Hello for the first time in 2018. In the last blog, I tried to be all cute, and claim I could speak what this years words were going to be. I had the best intentions on those being my words for the year, but the year chose different words for me. Words like: humble, stretch, grow, release, are what's coming to mind.
If you follow us through any other realm than just our blog, then you know we had a recent hospital visit that almost took Steve from us again. Being septic, getting strong antibiotics, ALS and it's neurological challenges, and strong pain and anxiety medication rendered him unresponsive. He was overdosed and withdrawing at once. It was one of those moments where we didn't know what Steve would come back, if any, from this experience.
We are so blessed to have not just Steve back, but a significantly less medicated and therefore more alert Steve. Our blessings far outweigh our struggles, but I can't keep running from the struggles. This year has presented us with a financial struggle that's new to us. Without giving too many details (because I really shouldn't/can't) we can no longer sell Steve's paintings. Being on disability and making an income like we did cannot coexist, and well now we have to be really humble and ask for help.
Asking for help isn't the only way life's humbling me right now. A recent hiccup with our home health, where they almost kicked us out of their service (because they can for any reason they want to), also has left me humble. I tried to control a situation that isn't mine to control, and it definitely backed me into a corner.
A place I don't feel comfortable being in, but as they say growth doesn't happen in our comfort zones. Maybe it's because I grew 5 inches in a summers time growing up, that I remember actual growing pains; but it's happening on a much more spiritual level these days. I don't like relying on others, I don't like being out of control, and currently that's where we are residing.
So 2018, much like the past 7 years have (shout out to our 7 year meet-aversary), definitely brought up all shadows I've avoided for most of my life. This reality is truly having me meet all sides of myself, and learn to love her. It hasn't always been easy, and a lot of times it's left me only being able to take care of Steve, myself, and my immediate responsibilities (dogs, house, bills,); and leave the rest behind.
In a sense it's a release, and not one I was always willing to accept. Letting go of the need to control it all, helps me regain the control of what I do have. Trying to control EVERYTHING around me was literally making me mad. It's one of those things, where I would look back and think, would I come back from this? I felt so ragging mad I thought I was there for life. Until this past Monday, as I'm sobbing on the phone with our home health, begging them not to kick us out. I'm shouting out between tears, "I'm sorry I complained, I'm so grateful for what you all offer me, and I can't do this alone."
I couldn't figure out what about the conversation shook me so much, I couldn't stop thinking about it. It wasn't that I wanted to complain about it because I literally have to accept the situation as is, and that's a reoccurring theme this year. I'm coming to understand that the reason this conversation has stuck with me, shook me, and literally left me changed, is because I finally said the words out loud.
"I can't do this alone. "
I've been trying to for so long. Don't get me wrong, I have my in laws who I call on when I have nobody to help me turn Steve, or to help me deal with our animal roomates. I am a big bummer in the girl chats sometimes because I just need to let it all out, and I come to you all when we need support. So I am opened up to it, but not as much as I need to be.

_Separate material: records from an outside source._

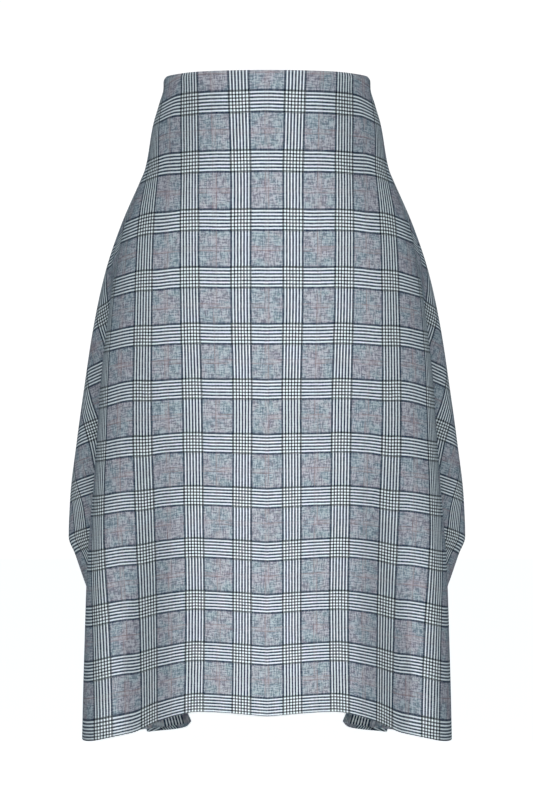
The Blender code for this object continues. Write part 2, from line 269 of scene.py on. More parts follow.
# The overcheck: two thin lines on a light band, in repeats from the middle of the plain ground.
# An edge has the two values between which a mask sets in. OVERCHECK_PATCHES are the patches in a
# repeat along a line and across it, and OVERCHECK_FAINT is its strength between them.
OVERCHECK_HALF_GAP = 0.036
OVERCHECK_BAND_EDGE = (0.0432, 0.0324)
OVERCHECK_LINE_EDGE = (0.016, 0.0064)
OVERCHECK_BAND_STRENGTH = 0.34
OVERCHECK_LINE_STRENGTH = 0.55
OVERCHECK_ON_STRIPES = 0.25
OVERCHECK_PATCHES = (3.0, 12.0)
OVERCHECK_PATCH_EDGE = (-0.12, 0.14)
OVERCHECK_FAINT = 0.20

# Uneven yarn: features in a repeat across and down. Shifts are in repeats. The values that end in
# UNEVEN and FINE are how much uneven yarn and single threads change the ground and the stripes.
WARP_STREAKS = (40, 7)
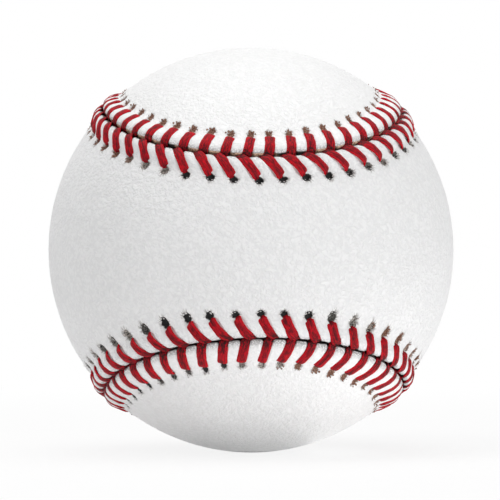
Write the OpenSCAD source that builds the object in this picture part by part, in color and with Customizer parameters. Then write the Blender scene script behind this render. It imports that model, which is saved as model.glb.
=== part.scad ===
// Baseball: a cushioned cork pill, four windings, two figure-eight leather panels
// and the thread that sews them together, edge to edge, in 108 raised double stitches.
// The origin is the middle of the ball. The waist of the side panel faces -Y, with its lobes
// round the +X and -X sides. The waist of the end panel faces +Y, with its lobes over the top and the foot.

/* [Ball] */
// Diameter over the leather, away from the seam
ball_d = 72.8; // [70:0.1:76]
// Thickness of the leather
leather_t = 1.3; // [1.1:0.05:1.5]
// Width of each panel at its waist, measured along the leather
waist_w = 31; // [28:0.5:34]
// Clearance between each layer and the next
layer_gap = 0.1; // [0.06:0.01:0.2]

/* [Seam] */
// Number of double stitches round the seam
stitch_count = 108; // [100:2:114]
// Distance from the middle of the seam to each row of holes
hole_row = 4.4; // [4.1:0.1:4.8]
// Distance along the seam from where a stitch leaves the gap to its hole
stitch_slant = 1.6; // [1.2:0.1:2]
// Height of the raised edge of a panel
ridge_h = 1; // [0.8:0.05:1.2]
// Radius with which the edge curls down into the gap
lip_r = 1.25; // [1.1:0.05:1.4]
// Width of the gap between the two panels
gap_w = 1.2; // [1.1:0.05:1.4]
// How far the leather swells between one stitch and the next
pillow_h = 0.28; // [0.1:0.02:0.36]
// Depth of the dimple at each hole
pucker_h = 0.7; // [0.5:0.05:0.8]

/* [Thread] */
// Width of the flattened thread
thread_w = 1.6; // [1.3:0.05:1.7]
// Thickness of the flattened thread
thread_t = 0.6; // [0.45:0.05:0.7]
// Clearance between the thread and the leather under it
seat_gap = 0.1; // [0.06:0.01:0.2]
// How far a stitch reaches down into its hole
thread_in = 0.25; // [0.15:0.05:0.35]

/* [Pill] */
// Diameter of the cork core
cork_d = 20.6; // [18:0.1:22]
// Thickness of the two black half shells round the cork
inner_cushion_t = 3.3; // [2.5:0.1:4]
// Thickness of the washer between the rims of the half shells
washer_t = 1.6; // [1:0.1:2.4]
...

We need more help than I've been willing to ask for. I know we are in this situation not just to be humbled and learn to ask for help, but to also slow down. We can't hustle and make that money, literally is also a message that I need to stop the hustle of it all. Hustling through routines, through miserable times, through Steve needing me, through one project just to get to the next, through the lists, etc.
My sister in law started a gofundme for us, which I haven't shared yet, because I couldn't bring myself to do it. Because I hadn't been fully knocked down to the root of it, until now. So if you have it to spare you can either donate there, if paypal is more your thing that works too, I'm on venmo (Hope Dezember) I know that's what all the cool kids are doing these days. If you don't want to give money, but want to give a supply or pay a bill we are always open to that. My pharmacy would forever be grateful to anyone paying them.
We do have some things we are working on. Our ALS chapter does do a 750 grant which they did approve me of. The problem is you have to pay the $750 first and then you get refunded, and I haven't had the money to pay 750 to anything. We also want to offer you all some gifts for donations (t-shirts and other things in the works), but again we need money to cover the up front costs.
So that's where we are. Not the easiest blog for me to write, which is why I've avoided it for so long, but here I am. Thank you all for supporting us through this journey continuously. I am forever in awe of each of you one our side.